Case Study - Fiddling With Portfolio

joesxm3

Thinks s/he gets paid by the post
Joined
Apr 13, 2007
Messages
1,324
Early in 2021 I decided to rearrange my portfolio and started making some changes that eventually included getting out of bond funds, adding more individual tech-growth stocks, getting out of Asian ETFs etc.

Since things have gone down quite a bit, I have had some angst wondering what things would have been like had I just continued to follow my "set it and forget it" plan.

I keep track of things in a spreadsheet that I make a copy of every weekend and update the investments and their current values. So I dug out the spreadsheet from the end of March 2021 which was close to the time I started making the changes. I updated the value of each holding with today's prices.

The results are somewhat interesting.

The two individual stocks I held at that time were JNJ and CVX. Both are up quite a bit from March 2021.

The Matthews Asian Funds are down quite a bit. All of my other funds are also down, except for a small TRP Mid East fund and VNQ REIT funds.

The ETFs I had in the metals sector including gold miner ETFs were still up.

My allocation in March 2021 was:
cash 42%
equity funds and ETFs 24%
bond funds 11.5%
REIT 4%
metal ETFs 16%
other (what ever it takes to add up to 100% since these are rough numbers)

Today I do not hold bond funds and my equity allocation is about 35%.

When I factor in my spending over the past year I end up with, compared to the amount the portfolio was worth at the end of March 2021.

Had I just kept exactly what I had in March 2021 I would be down (4.17%).

After fiddling with things I am down about (7.5%).


I did not try to calculate down from the high point.

I guess this is a data point in favor of sticking with your allocation, although the smaller loss percentage might be affected by the 10% increase in equity allocation before the drop happened.

I take some solace that it seems I have not messed things up as bad as I may have thought.

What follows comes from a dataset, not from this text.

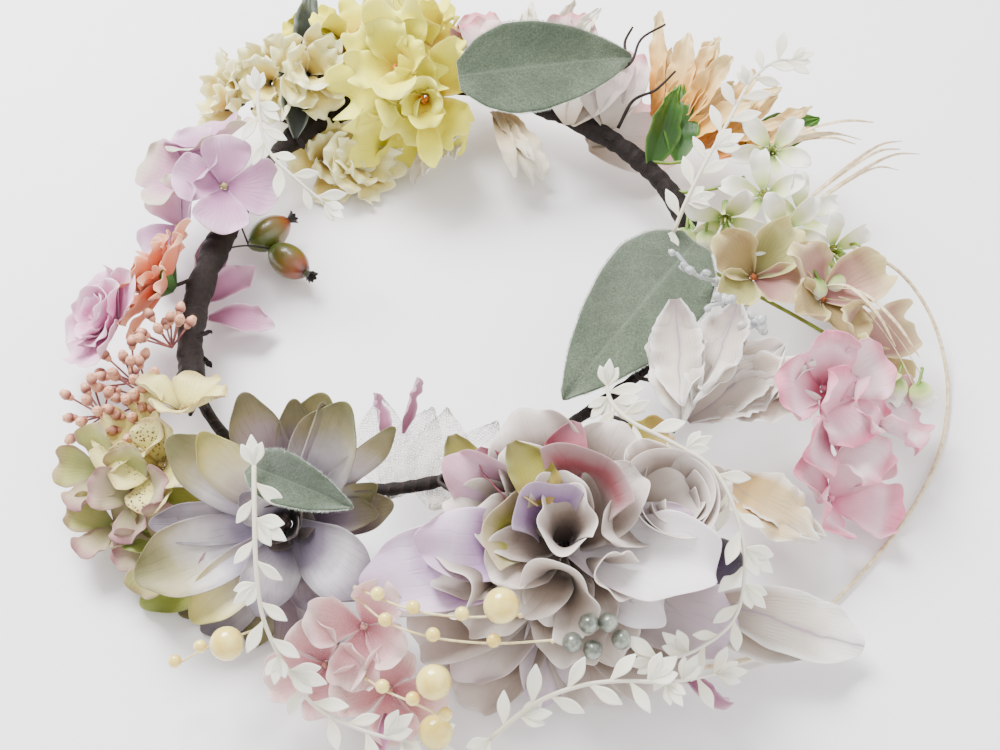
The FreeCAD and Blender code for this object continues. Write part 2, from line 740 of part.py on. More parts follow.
def vine(points):
    """A moulded ivory vine: a thin stem with leaves left and right of each bend."""
    stem = tube(points, size("vine_radius"))
    leaf = leaf_outline(size("vine_leaf_length"), size("vine_leaf_width"), size("leaf_thickness"))
    leaves = []
    for index in range(1, len(points)):
        step = points[index] - points[index - 1]
        heading = math.degrees(math.atan2(step.y, step.x))
        climb = math.degrees(math.asin(step.z / step.Length))
        for side, share in ((38, 0.35), (-38, 0.8)):
            foot = points[index - 1] + step * share
            leaves.append(leaf.transformed(blade_place(foot, heading + side, climb, 0).toMatrix()))
    return [stem] + leaves


def make_vines():
    """Four long vines and one short sprig, draped over the flowers."""
    left = (
        spot(247, 128, 44), spot(250, 142, 42), spot(252, 154, 36), spot(254, 165, 26),
        spot(257, 173, 14), spot(260, 178, 4), spot(265, 181, -2), spot(270, 182, -6),
    )
    right = (
        spot(312, 86, 12), spot(306, 98, 24), spot(304, 112, 32), spot(306, 126, 34), spot(308, 140, 32),
        spot(307, 154, 27), spot(305, 166, 18), spot(302, 174, 6), spot(297, 176, 4), spot(293, 176, 8),
    )
    bottom = (
        spot(276, 184, 0), spot(280, 180, 10), spot(284, 179, 14), spot(288, 180, 13), spot(293, 183, 7),
        spot(298, 184, 0),
    )
    sprig = (spot(140, 88, 34), spot(147, 78, 33), spot(154, 68, 29), spot(158, 56, 25), spot(160, 44, 18))
    back = (
        spot(2, 84, 16), spot(8, 90, 24), spot(15, 100, 30), spot(22, 114, 34), spot(28, 130, 35),
        spot(31, 146, 32), spot(32, 158, 26),
    )
    feature("ivory_vine_left", vine(left))
    feature("ivory_vines_right", vine(right) + vine(bottom))
    feature("ivory_sprig", vine(sprig))
    feature("ivory_vine_back", vine(back))


# ---------------------------------------------------------------- right side


def make_right_side():
    """Feathered dried petals, pink and olive hydrangea florets and crystal sprigs."""
    feather = blade("feather")
    seats = (
        (spot(314, 108, 10), 56, 16, -20), (spot(318, 112, 8), 36, 12, 0), (spot(322, 110, 8), 10, 10, 10),
        (spot(310, 112, 12), 80, 20, -10), (spot(316, 130, 0), 330, -8, 0),
    )
    feature("white_feathers", copies(feather, [blade_place(*seat) for seat in seats]))
    pink = petal_layer("right_pink_floret")
    seats = (
        (spot(334, 144, 10), 34, 300, 0), (spot(330, 152, 2), 44, 330, 20),
        (spot(326, 160, -16), 40, 330, 40), (spot(336, 158, -2), 48, 0, 0),
    )
    feature("pink_hydrangea_right", copies(pink, [flower_place(*seat) for seat in seats]))
    olive = petal_layer("olive_floret")
    seats = (
        (spot(353, 112, 10), 26, 290, 20), (spot(350, 136, 10), 28, 320, 0),
        (spot(346, 152, -2), 46, 340, 20), (spot(356, 140, -14), 40, 20, 0),
    )
    feature("olive_hydrangea", copies(olive, [flower_place(*seat) for seat in seats]))
    sprigs = (
        (spot(350, 100, 12), spot(346, 92, 20), spot(350, 84, 24)),
        (spot(344, 108, 12), spot(340, 104, 22), spot(336, 100, 26)),
        (spot(340, 118, 12), spot(338, 116, 20), spot(334, 114, 26)),
    )
    feature("crystal_sprigs", [tube(list(points), size("stem_radius")) for points in sprigs])


def make_trumpet_template():
    """A waxy flower: a narrow tube that opens into a five-lobed star."""
    star = petal_layer("star_floret")
    length = size("star_tube_length")
    throat = Part.makeCone(size("star_tube_foot"), size("star_tube_throat"), length, V(0, 0, -length))
    return star.Shape.fuse(throat)


def make_bell_template():
    """A round bell with a small open mouth, hanging along -Z from the origin."""
    reach = size("bell_reach")
    depth = size("bell_depth")
    wall = size("fabric")
    outside = Part.makeSphere(reach, V(0, 0, -reach))
    inside = Part.makeSphere(reach - wall, V(0, 0, -reach))
    shell = outside.cut(inside)
    mouth = Part.makeCylinder(reach * 0.78, depth, V(0, 0, -depth - reach * 1.45))
    return shell.cut(mouth)


def make_lilies():
    """Waxy stars and small bells on hooked green stems."""
    trumpet = make_trumpet_template()
    seats = (
        (spot(17, 127, 24), 34, 250, 0), (spot(4, 103, 14), 80, 262, 20), (spot(10, 118, 18), 40, 220, 30),
        (spot(359, 124, 22), 46, 280, 10), (spot(5, 132, 18), 30, 300, 50), (spot(357, 142, 16), 56, 300, 0),
    )
    feature("waxy_stars", [trumpet.transformed(flower_place(*seat).toMatrix()) for seat in seats])
    bell = make_bell_template()
    hooks = []
    bells = []
    rows = ((spot(9, 106, 8), 262, 3), (spot(0, 146, 12), 300, 4), (spot(345, 174, -2), 250, 5))
    for start, heading, count in rows:
        turn = math.radians(heading)
        for number in range(count):
            step = 7.0 * number
            side = V(step * math.sin(turn), -step * math.cos(turn), 0)
            out = V(math.cos(turn), math.sin(turn), 0)
            foot = start + side
            crest = foot + out * 5 + V(0, 0, 6)
            hang = foot + out * 11 + V(0, 0, 3)
            hooks.append(tube([foot, crest, hang], size("stem_radius") * 0.8))
            bells.append(bell.transformed(flower_place(hang, 12, heading, 0).toMatrix()))
    feature("lily_bells", bells)
    return hooks


def make_raffia():
    """Short raffia curls, and the long loose raffia loop that runs round the right side."""
    curls = (
        (spot(352, 134, 8), spot(350, 146, 14), spot(346, 158, 12), spot(343, 168, 4)),
        (spot(8, 130, 8), spot(10, 148, 20), spot(12, 164, 24), spot(13, 176, 20)),
        (spot(20, 128, 8), spot(20, 142, 16), spot(18, 156, 20), spot(17, 168, 16)),
    )
    feature("raffia_curls", [tube(list(points), size("stem_radius")) for points in curls])
    start_up = size("loop_start_up")
    laid = size("loop_laid_up")
    route = [
        spot(3, 148, start_up), spot(1, 162, 2), spot(359, 174, -7), spot(355, 183, -16),
        spot(348, 188, laid), spot(339, 188, laid), spot(330, 185, laid), spot(321, 182, laid),
        spot(312, 181, laid), spot(305, 179, laid), spot(300, 172, laid),
    ]
    loop = tube(route, size("loop_radius"))
    feature("raffia_loop", [loop])
    path = rounded_path(route)
    radii = [round(edge.Curve.Radius, 1) for edge in path.Edges if hasattr(edge.Curve, "Radius")]
    section = math.pi * size("loop_radius") ** 2
    print("raffia loop: length", round(path.Length, 1), "radii", radii)
    print("raffia loop: volume", round(loop.Volume, 1), "against", round(section * path.Length, 1))


# ---------------------------------------------------------------- build, check, write


def check_and_write():
    """Stop on any failed object or bad solid, then write each sub-part's file."""
    doc.recompute()
    for item in doc.Objects:
        if "Invalid" in item.State or "Error" in item.State:
            raise RuntimeError("failed object: " + item.Name)
    for node in NODES:
        shape = node.Shape
        if shape.isNull() or not shape.isValid() or not shape.Solids:
            raise RuntimeError("bad shape: " + node.Label)
    os.makedirs("parts", exist_ok=True)
    for node in NODES:
        node.Shape.exportStep("parts/" + node.Label + ".step")
    print(len(NODES), "sub-parts written")


make_ring()
green_stems = make_stems()
make_yellow_group()
cream_calyxes = make_cream_group()
make_blush_group()
make_velvet_leaves()
small_calyx, coral_back = make_left_pinks()
make_rosehips()
make_umbels()
make_left_sepals()
make_dahlia()
rose_back = make_rose(small_calyx)
make_front_trim()
make_pearls()
make_vines()
make_right_side()
green_stems += make_lilies()
make_raffia()
feature("green_stems", green_stems)
feature("calyxes", cream_calyxes + copies(small_calyx, [coral_back, rose_back]))
check_and_write()
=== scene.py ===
import math

import bmesh
import bpy
import numpy as np
from mathutils import Matrix, Vector


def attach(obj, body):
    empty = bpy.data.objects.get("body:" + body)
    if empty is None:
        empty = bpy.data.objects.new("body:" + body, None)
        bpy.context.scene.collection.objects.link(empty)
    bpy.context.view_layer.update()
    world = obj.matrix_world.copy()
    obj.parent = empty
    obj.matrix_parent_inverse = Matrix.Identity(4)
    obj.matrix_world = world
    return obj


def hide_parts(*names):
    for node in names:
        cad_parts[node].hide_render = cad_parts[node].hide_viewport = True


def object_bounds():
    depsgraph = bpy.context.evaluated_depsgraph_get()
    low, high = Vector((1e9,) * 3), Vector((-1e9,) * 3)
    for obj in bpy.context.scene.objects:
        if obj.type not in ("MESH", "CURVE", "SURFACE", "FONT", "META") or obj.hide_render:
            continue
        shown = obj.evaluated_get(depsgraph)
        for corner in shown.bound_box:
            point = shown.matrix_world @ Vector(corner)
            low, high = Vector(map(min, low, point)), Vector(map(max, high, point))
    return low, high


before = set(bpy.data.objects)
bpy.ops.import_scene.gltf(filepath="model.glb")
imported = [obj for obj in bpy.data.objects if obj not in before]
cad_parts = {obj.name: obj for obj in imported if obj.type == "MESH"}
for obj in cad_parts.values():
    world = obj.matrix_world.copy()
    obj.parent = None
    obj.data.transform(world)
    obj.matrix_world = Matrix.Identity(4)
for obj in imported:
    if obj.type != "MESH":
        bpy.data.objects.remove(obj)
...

It will also be interesting to do this comparison after the market picks back up to see if my increased equity allocation and increased risk will rebound better than the conservative allocation.
 
Early in 2021 I decided to rearrange my portfolio and started making some changes that eventually included getting out of bond funds, adding more individual tech-growth stocks, getting out of Asian ETFs etc...

Getting out of bond funds is a reasonable thing to do, given that the Fed was starting a rate hike cycle.

I have no comment about getting out of Asian ETFs. I have only a small position in VWO (emerging market), and do not watch it too closely.

Getting into high-tech growth stocks this late in the bull market is not good, particularly as the Fed is tightening. The tech sector was so frothy, I made sure that all my holdings had a low P/E ratio. Even so, they got hammered along with the big names.

I have not made significant changes to my AA. The energy, metal mining, generally natural resource stocks have been climbing and change the sector weighing in my portfolio, and I just let them be.
 
Last edited:
I would have to check how much the Asian funds dropped before I got out, but for the period in my OP they are down quite a bit.

Matthews Pacific Tiger MAPTX (37.88%)
Mathews Dividend Companies MAPIX (35.45%)
Matthews China MCHFX (47.68%)

I had quite a nice run of gains with them from the early 2000's when I bought them.

My two Fidelity bond funds were down about 9.6% during this time period.
BSV was down 5.71% and VCSH down 6.34%.

I think it would be interesting to dig out my spreadsheet from right before the covid money pump turned on and see how that measures up using the same methodology.
 
Heh, heh, I can barely run my own life (or portfolio) but I sense some market timing here. I've finally gotten to the point that I only want to rebalance from time to time - not seriously change my AA. Very much a personal decision, so YMMV.
 
OK I confess I messed with my allocation over that period as well, increasing equities to 86% at one point, currently 78% equities, 10% cash. From March 1st 2021 to today, we are down -3.55%. I thought it would have been far worse, but we had a big run up to November or so, so the big drop in 2022 was just a washout. I started doing covered calls to protect some equity exposure this year, but I was so heavily invested in large cap growth and tech, I got beat up worst than the S&P, currently down about the same as the US market at -14.5% YTD. A blended portfolio of 60/40 would be down YTD -11.2%.

If you look at March 1 2021 to date, a 60/40 should be up about 1.6%, US stocks 4.5% up. So, I guess I messed up as well in my allocations.
 
Last edited:
Lesson 1: you never want to sell JNJ.

Lesson 2: good to own o&g when the economy is awakening from a shock (as in 2009) or a pandemic.

Lesson 3: that's a lot of cash.
 
One's portfolio over time is like a bar of soap - the more you handle it, the smaller it gets.